Plumer's Assurance of Grace and Salvation is helpful. It is available here:

ASSURANCE OF GRACE AND SALVATION  What It Is

Regrettably this site edits older publications, so it may not be as the author originally wrote it.


----------



## J. Dean (Mar 30, 2012)

Along these lines, one of the things I've been reading about is the tendency of altar calls to produce false converts because they put their faith in their physical position in the church vs. putting real faith in Jesus Christ. Here are a couple of links about those:
What is the danger of altar calls? | 9Marks
Bible Studies, The Altar Call


----------



## Scott1 (Mar 30, 2012)

Pergamum said:


> Trying to make a simple tract on false assurance.
> 
> The trouble is that if I do not explain myself well, people will believe that you can lose your salvation.
> 
> Any resources on false assurance and presumption, even while stressing the truth that a true Christian will never fall away would be appreciated. An explanation at a child's level might work well).



It may be difficult to do a tract on this particular topic because it probably assumes a clear understanding of salvation and redemption to start with. The concept of 'false assurance' is a careful one, and will likely not be developed in a new believer. It is hard to cover in a casual contact such as through a tract because it will likely produce questions that need to be carefully answered to correctly, biblicaly understand it.

One way would be to focus the tract on salvation and redemption as a process, only incidentally mentioning false versus the certain assurance of the believer.

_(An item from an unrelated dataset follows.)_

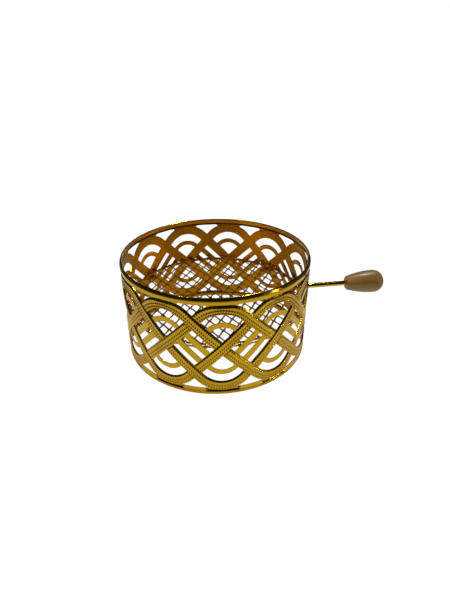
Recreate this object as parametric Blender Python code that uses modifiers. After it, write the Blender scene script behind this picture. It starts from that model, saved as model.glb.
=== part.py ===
"""A round openwork brass basket with an expanded-metal shelf at mid height and a turned wooden handle.

The wall is one pierced strip of sheet brass rolled into a cylinder. Its ends meet at a butt seam
that two straps close from inside, and a wire hoop stiffens each edge. The shelf lies on a hoop
carried by four lugs. The handle's rod stands on that hoop and leaves through a slot of the wall.
Metres, +Z up. The origin is the centre of the base of the whole object's box, and the handle
points along +X.
"""

import math

import bmesh
import bpy
from mathutils import Vector

MM = 0.001

# Driving dimensions
OUTER_RADIUS = 55.0 * MM
WALL_HEIGHT = 60.0 * MM
SHEET = 0.8 * MM
GAP = 0.3 * MM
HANDLE_REACH = 106.8 * MM
TOTAL_LENGTH = OUTER_RADIUS + HANDLE_REACH
AXIS = Vector((OUTER_RADIUS - TOTAL_LENGTH / 2, 0, 0))
COLUMNS = 36

# The woven pattern of the wall, drawn flat on the outer face
RIM_STRIP = 4.0 * MM
PATTERN_DROP = 0.35 * MM
MID = WALL_HEIGHT / 2 - PATTERN_DROP
PITCH = math.radians(32.19) * OUTER_RADIUS
BAND = 5.85 * MM
ARCH_RADIUS = 16.8 * MM
ARCH_CENTRE = MID + PITCH - ARCH_RADIUS * math.sqrt(2)
SLIM_OUTER = 11.45 * MM
SLIM_INNER = 8.4 * MM
SLIM_CENTRE = MID + 4.8 * MM
VEE = MID + BAND / math.sqrt(2)
TRIANGLE_HALF = 7.75 * MM
SLOT_WIDTH = 2.7 * MM
SLOT_LENGTH = 15.6 * MM
SLOT_STEP = 6.3 * MM
ARCHES = 11
FIRST_ARCH = math.radians(9.2)
SEAM = math.radians(-16.0)
SEAM_MARGIN = 1.2 * MM
SEAM_GAP = 0.3 * MM
LEAST_HOLE = 3.0 * MM**2

# Hoops, straps and shelf
RIM_WIRE = 1.4 * MM
SHELF_TOP = 31.7 * MM
SHELF_SHEET = 0.6 * MM
SHELF_RADIUS = 53.0 * MM
SHELF_EDGE = 1.3 * MM
MESH_WIDE = 6.4 * MM
MESH_LONG = 10.4 * MM
MESH_STRAND = 1.05 * MM
MESH_SHIFT = Vector((2.4, 1.7)) * MM
STRAP_WIDTH = 8.0 * MM
STRAP_SHEET = 0.6 * MM
LUG_WIDTH = 4.0 * MM
LUG_SHEET = 0.7 * MM
LUG_DROP = 3.1 * MM
LUG_REACH = 3.6 * MM
LUG_ARCHES = (1, 4, 7, 10)

# Handle
ROD_HEIGHT = 32.6 * MM
ROD_RADIUS = 1.5 * MM
ROD_START = SHELF_RADIUS + GAP
KNOB_START = 82.7 * MM
KNOB_LENGTH = HANDLE_REACH - KNOB_START
KNOB_BORE_DEPTH = 12.0 * MM

BRASS = ("brass", (0.66, 0.47, 0.07), 0.24, 1.0)
DARK_BRASS = ("dark_brass", (0.45, 0.29, 0.05), 0.38, 1.0)
WOOD = ("varnished_wood", (0.40, 0.27, 0.13), 0.35, 0.0)


def clear_scene():
    for old in list(bpy.data.objects):
        bpy.data.objects.remove(old, do_unlink=True)


def new_collection(name):
    collection = bpy.data.collections.new(name)
    bpy.context.scene.collection.children.link(collection)
    return collection


def material(node_name, look):
    finish, colour, roughness, metallic = look
    made = bpy.data.materials.new(f"{node_name}_{finish}")
    made.use_nodes = True
    made.diffuse_color = (*colour, 1)
    shader = made.node_tree.nodes["Principled BSDF"]
    shader.inputs["Base Color"].default_value = (*colour, 1)
    shader.inputs["Roughness"].default_value = roughness
    shader.inputs["Metallic"].default_value = metallic
    return made


def part_from_mesh(name, mesh, look, smooth_angle=35):
    part = bpy.data.objects.new(name, mesh)
    PARTS.objects.link(part)
    mesh.materials.clear()
    mesh.materials.append(material(name, look))
    mesh.shade_smooth()
    mesh.set_sharp_from_angle(angle=math.radians(smooth_angle))
    return part


def welded_mesh(bm, name):
    bmesh.ops.remove_doubles(bm, verts=bm.verts, dist=1e-7)
    mesh = bpy.data.meshes.new(name)
    bm.to_mesh(mesh)
    bm.free()
    return mesh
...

It would be beneficial and useful to engage someone on this topic, but I'm not sure it can be done sufficiently through a tract.


----------



## Pergamum (Mar 30, 2012)

Thanks all,

Scott, 

Talking to my closest co-worker here, he advises that we address the several particular practices that produce false assurance (to keep things concrete) such as baptism, church membership, becoming a pastor or gaining a church position, or "going forward to the front." So, explaining "decisionalism" - while difficult in another language - is essential.


----------



## kappazei (Mar 30, 2012)

So can I ask how are you planning to distribute these tracts? I mean, keeping it simple should widen the target readers but I'm just wondering.


----------



## Pergamum (Mar 30, 2012)

Ideally, it would be one-page photocopies handed out to churches and on streets. 

I may also turn it into a pdf to post on facebook, too. Yes, it should be understood and applicable to a wide audience.


----------



## PuritanCovenanter (Mar 30, 2012)

(Joh 5:24) Verily, verily, I say unto you, He that heareth my word, and believeth on him that sent me, hath everlasting life, and shall not come into condemnation; but is passed from death unto life.

(Php 1:6) Being confident of this very thing, that he which hath begun a good work in you will perform it until the day of Jesus Christ:

(1Jn 2:19) They went out from us, but they were not of us; for if they had been of us, they would no doubt have continued with us: but they went out, that they might be made manifest that they were not all of us.

There are many passages that proclaim this truth.


----------